[TR-172] Upgrade PDFBox Created: 27/Jun/11  Updated: 06/Mar/14  Resolved: 06/Mar/14

Status: Resolved
Project: Terrier Core
Component/s: .indexing
Affects Version/s: 3.0, 3.5
Fix Version/s: 3.6

Type: Improvement Priority: Minor
Reporter: Craig Macdonald Assignee: Craig Macdonald
Resolution: Fixed  
Labels: None

Attachments: File pdfbox-app-1.6.0.jar     Text File PDFDocument.java     Text File Report.txt    

 Description   
pdfbox is now an Apache project. We should upgrade, as there are likely some PDF parsing improvements. See also http://terrier.org/forum//read.php?3,1928

 Comments   
Comment by Craig Macdonald [ 05/Sep/11 ]

Revised PDFDocument for upgraded pdfbox.

Comment by Craig Macdonald [ 13/Apr/12 ]

Committed for 3.6

Comment by Rolf Neidhart [ 19/Apr/12 ]

This seems to me to be more than just a minor problem. Old PDFBox could not read my PDFs created with Acrobat 9.
There is another problem: The standard configuration reads the whole PDF in the Java heap space.
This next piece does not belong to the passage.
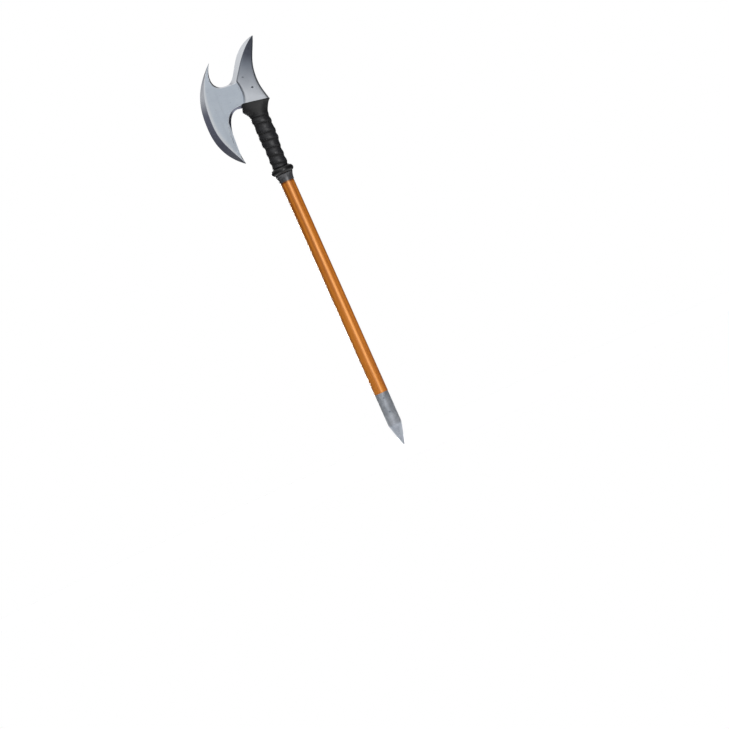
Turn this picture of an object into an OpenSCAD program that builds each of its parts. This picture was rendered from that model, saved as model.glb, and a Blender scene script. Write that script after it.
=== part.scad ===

This solution causes problems with PDF files with a size of more than 1 Gigabyte.
So I had to modify the source of PDFDocument.
I will try to attach my detailed report.

Comment by Rolf Neidhart [ 19/Apr/12 ]

My way to enable terrier to parse large PDF documents

Comment by Craig Macdonald [ 19/May/12 ]

Thanks Rolf, I'll give a look at this.

Comment by Richard McCreadie [ 06/Mar/14 ]

Looked at some alternative implementations, but seems that they just rely on the load() method, which reads the entire pdf.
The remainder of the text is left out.